In my mind I can’t conceive of why they would have willingly accepted power if they weren’t prepared to face the highest scrutiny and criticisms. Can you?

People with too much power are winning. A lot of of the average contributors have good points about all this, but they already gave up (this is a hobby for most of all!) and do nothing because they are already too frustrated. Some try arguing and discussing, but it is not going anywhere because people of the problem B are playing to ignore everything, so you can not argue with silence.

When you thought things were bad enough already, they just got worse. We now have people coming up with decisions all by themselves. No asking anyone about it, even in backroom meetings, or only to fake it and ignore their opinions on the matter. .. It looks bad, and it is. Talk about communication problems. Talk about power-hungry people.

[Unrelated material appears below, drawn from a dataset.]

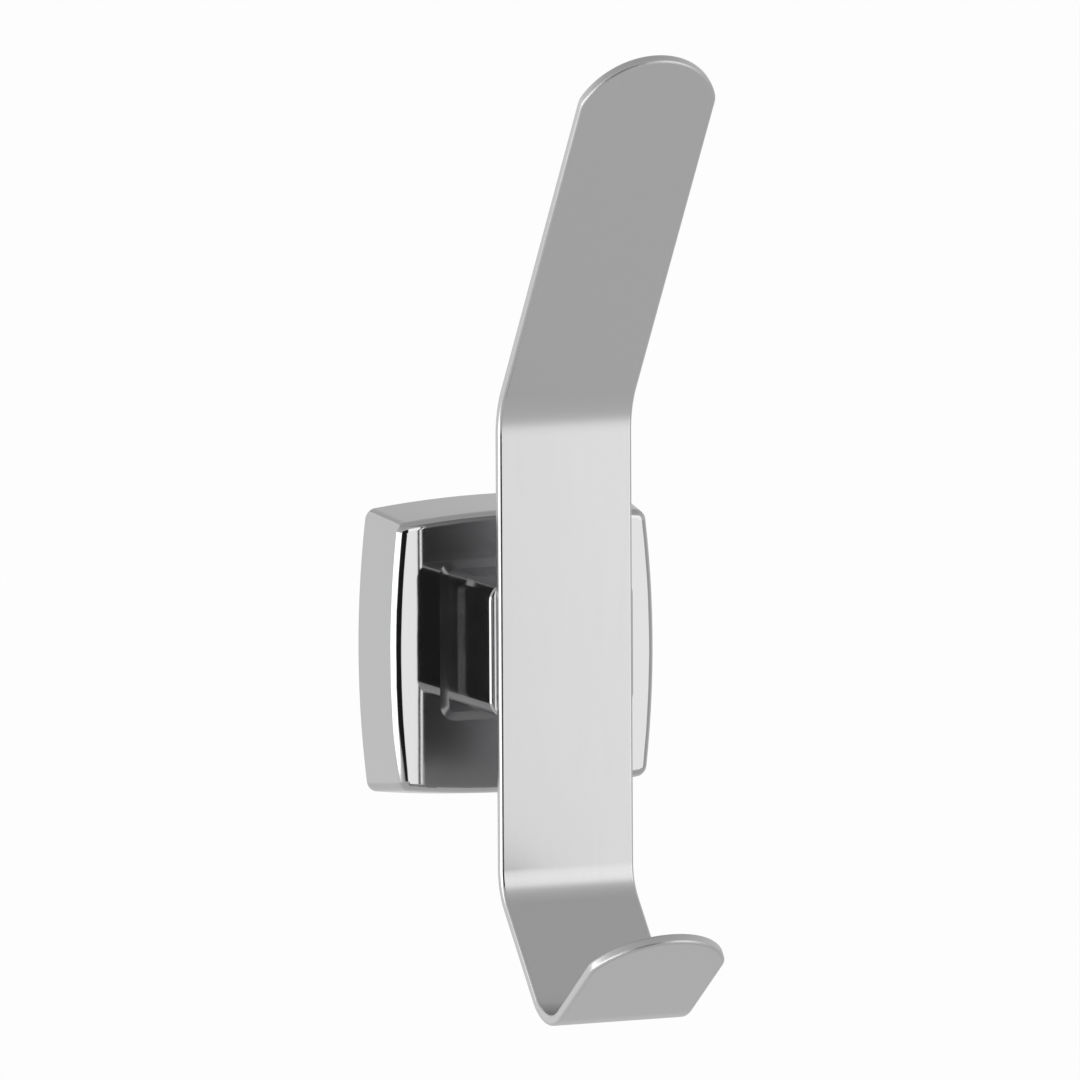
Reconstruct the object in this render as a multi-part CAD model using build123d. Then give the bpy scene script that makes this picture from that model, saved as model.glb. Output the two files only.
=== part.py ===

Nothing will have changed, nothing will be taken away, nothing to see here, move along: The big lie.

Nice how some people (on purpose?) try to misunderstand everything. And love to flame.

Maybe it’s a failure of imagination, but I can’t see the attitudes embodied in those sentiments inspiring constructive collaboration amongst the various Debianites who have different priorities and visions for Debian, as opposed to a destructive and destabilising fight over who ends up with enough power to force their choices on everyone else.

And honestly, I don’t think there’s any chance of avoiding that at this point, either in politics or Debian. Because once you’ve decided the evil and stupid people are trying to wrest power from you, you can’t trust people who say you should “respect” them, because that’s probably just an evil trick to make you drop your guard just long enough for them to win.

Oh well. Two simple reasons to respect people who disagree with you. One: by challenging your beliefs and arguments, they give you the opportunity to refine and improve them. Two: in the unlikely event that you’ve made a mistake in your analysis, they’ve already done the groundwork for an alternative analysis that you can adopt or adapt to replace your earlier flawed ideas.